-- BEGIN --
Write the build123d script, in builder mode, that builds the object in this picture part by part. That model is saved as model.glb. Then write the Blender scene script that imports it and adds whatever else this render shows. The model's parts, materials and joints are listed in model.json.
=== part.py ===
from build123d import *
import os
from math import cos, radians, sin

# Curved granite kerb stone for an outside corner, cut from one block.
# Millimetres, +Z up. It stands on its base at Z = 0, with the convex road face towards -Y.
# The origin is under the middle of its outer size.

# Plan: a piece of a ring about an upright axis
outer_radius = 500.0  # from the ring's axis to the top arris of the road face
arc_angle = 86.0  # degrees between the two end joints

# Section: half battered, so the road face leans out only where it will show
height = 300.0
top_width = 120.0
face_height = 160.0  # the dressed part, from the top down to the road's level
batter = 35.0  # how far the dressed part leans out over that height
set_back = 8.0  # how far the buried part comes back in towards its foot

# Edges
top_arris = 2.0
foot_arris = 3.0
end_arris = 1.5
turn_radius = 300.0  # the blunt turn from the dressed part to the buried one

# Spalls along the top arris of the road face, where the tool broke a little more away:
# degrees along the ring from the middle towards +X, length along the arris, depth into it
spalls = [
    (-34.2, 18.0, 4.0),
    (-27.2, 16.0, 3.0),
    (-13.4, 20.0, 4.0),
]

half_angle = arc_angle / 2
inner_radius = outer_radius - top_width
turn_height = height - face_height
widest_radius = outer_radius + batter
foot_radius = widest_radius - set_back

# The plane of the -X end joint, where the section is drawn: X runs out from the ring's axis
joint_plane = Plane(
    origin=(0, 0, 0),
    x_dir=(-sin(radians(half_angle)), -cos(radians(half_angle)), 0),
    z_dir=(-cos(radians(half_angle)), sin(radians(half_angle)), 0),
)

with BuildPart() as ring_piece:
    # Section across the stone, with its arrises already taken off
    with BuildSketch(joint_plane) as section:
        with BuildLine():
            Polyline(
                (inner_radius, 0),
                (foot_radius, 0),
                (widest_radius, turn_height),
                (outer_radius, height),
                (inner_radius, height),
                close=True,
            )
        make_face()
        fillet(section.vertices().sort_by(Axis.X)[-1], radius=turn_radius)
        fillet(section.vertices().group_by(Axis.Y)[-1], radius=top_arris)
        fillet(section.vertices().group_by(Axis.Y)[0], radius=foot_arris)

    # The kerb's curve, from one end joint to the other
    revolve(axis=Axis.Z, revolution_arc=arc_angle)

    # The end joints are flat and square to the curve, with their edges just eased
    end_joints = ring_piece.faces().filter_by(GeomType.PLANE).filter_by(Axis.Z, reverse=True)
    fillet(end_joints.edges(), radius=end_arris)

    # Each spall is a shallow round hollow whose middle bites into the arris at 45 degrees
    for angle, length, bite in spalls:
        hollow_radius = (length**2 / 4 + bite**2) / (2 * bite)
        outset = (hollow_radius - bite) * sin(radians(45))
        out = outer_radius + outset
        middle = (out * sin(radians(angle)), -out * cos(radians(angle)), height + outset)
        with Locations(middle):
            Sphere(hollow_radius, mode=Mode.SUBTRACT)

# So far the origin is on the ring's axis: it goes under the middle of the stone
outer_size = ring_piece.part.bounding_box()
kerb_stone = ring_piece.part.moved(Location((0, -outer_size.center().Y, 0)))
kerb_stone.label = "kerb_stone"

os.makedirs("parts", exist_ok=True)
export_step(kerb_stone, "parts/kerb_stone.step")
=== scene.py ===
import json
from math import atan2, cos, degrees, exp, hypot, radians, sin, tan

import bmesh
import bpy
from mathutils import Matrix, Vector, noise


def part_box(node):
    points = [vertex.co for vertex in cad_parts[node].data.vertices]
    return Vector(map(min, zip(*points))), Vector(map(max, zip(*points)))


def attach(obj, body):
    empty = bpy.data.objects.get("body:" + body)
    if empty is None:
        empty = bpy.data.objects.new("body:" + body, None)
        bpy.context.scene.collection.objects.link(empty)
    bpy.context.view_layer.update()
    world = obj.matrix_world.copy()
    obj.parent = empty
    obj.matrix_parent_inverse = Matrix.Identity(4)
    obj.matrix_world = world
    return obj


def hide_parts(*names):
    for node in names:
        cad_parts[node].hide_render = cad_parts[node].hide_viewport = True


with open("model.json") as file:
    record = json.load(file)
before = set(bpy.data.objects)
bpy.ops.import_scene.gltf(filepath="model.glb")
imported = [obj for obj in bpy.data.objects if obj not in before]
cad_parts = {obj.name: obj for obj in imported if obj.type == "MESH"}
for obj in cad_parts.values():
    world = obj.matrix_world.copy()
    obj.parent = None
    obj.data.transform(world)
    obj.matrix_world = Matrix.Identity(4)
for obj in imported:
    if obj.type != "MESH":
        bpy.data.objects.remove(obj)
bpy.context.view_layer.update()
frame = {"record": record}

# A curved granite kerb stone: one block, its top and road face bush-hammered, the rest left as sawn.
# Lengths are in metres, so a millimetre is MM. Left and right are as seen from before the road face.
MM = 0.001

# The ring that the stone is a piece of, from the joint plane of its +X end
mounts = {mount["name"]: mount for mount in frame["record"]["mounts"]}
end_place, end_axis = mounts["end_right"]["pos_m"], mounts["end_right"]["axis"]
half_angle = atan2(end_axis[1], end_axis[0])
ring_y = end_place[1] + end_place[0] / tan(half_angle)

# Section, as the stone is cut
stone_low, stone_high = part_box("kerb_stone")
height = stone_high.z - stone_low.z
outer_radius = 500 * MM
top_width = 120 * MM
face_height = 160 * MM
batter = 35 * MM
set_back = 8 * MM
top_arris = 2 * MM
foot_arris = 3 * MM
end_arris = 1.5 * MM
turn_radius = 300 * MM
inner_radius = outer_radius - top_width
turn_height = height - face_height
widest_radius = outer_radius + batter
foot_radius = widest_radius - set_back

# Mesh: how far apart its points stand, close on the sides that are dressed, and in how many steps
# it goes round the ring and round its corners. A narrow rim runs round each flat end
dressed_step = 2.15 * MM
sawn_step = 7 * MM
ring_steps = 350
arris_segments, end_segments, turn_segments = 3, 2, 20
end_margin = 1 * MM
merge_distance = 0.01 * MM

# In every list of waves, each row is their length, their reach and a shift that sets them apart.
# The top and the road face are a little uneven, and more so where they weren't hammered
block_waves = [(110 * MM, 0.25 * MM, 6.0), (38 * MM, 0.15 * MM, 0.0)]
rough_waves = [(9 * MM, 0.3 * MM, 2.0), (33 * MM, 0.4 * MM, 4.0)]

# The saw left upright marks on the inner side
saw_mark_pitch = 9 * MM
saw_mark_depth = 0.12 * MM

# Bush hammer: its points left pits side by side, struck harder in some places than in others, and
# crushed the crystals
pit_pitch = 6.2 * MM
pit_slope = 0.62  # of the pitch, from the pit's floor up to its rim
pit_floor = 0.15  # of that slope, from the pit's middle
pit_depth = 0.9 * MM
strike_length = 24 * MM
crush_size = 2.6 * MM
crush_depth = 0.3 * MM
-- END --
Exercise details:
Return verbatim the lines that run from the line containing "# The end joints" through the line containing "for node in", inclusive.

Response below:
    # The end joints are flat and square to the curve, with their edges just eased
    end_joints = ring_piece.faces().filter_by(GeomType.PLANE).filter_by(Axis.Z, reverse=True)
    fillet(end_joints.edges(), radius=end_arris)

    # Each spall is a shallow round hollow whose middle bites into the arris at 45 degrees
    for angle, length, bite in spalls:
        hollow_radius = (length**2 / 4 + bite**2) / (2 * bite)
        outset = (hollow_radius - bite) * sin(radians(45))
        out = outer_radius + outset
        middle = (out * sin(radians(angle)), -out * cos(radians(angle)), height + outset)
        with Locations(middle):
            Sphere(hollow_radius, mode=Mode.SUBTRACT)

# So far the origin is on the ring's axis: it goes under the middle of the stone
outer_size = ring_piece.part.bounding_box()
kerb_stone = ring_piece.part.moved(Location((0, -outer_size.center().Y, 0)))
kerb_stone.label = "kerb_stone"

os.makedirs("parts", exist_ok=True)
export_step(kerb_stone, "parts/kerb_stone.step")
=== scene.py ===
import json
from math import atan2, cos, degrees, exp, hypot, radians, sin, tan

import bmesh
import bpy
from mathutils import Matrix, Vector, noise


def part_box(node):
    points = [vertex.co for vertex in cad_parts[node].data.vertices]
    return Vector(map(min, zip(*points))), Vector(map(max, zip(*points)))


def attach(obj, body):
    empty = bpy.data.objects.get("body:" + body)
    if empty is None:
        empty = bpy.data.objects.new("body:" + body, None)
        bpy.context.scene.collection.objects.link(empty)
    bpy.context.view_layer.update()
    world = obj.matrix_world.copy()
    obj.parent = empty
    obj.matrix_parent_inverse = Matrix.Identity(4)
    obj.matrix_world = world
    return obj


def hide_parts(*names):
    for node in names:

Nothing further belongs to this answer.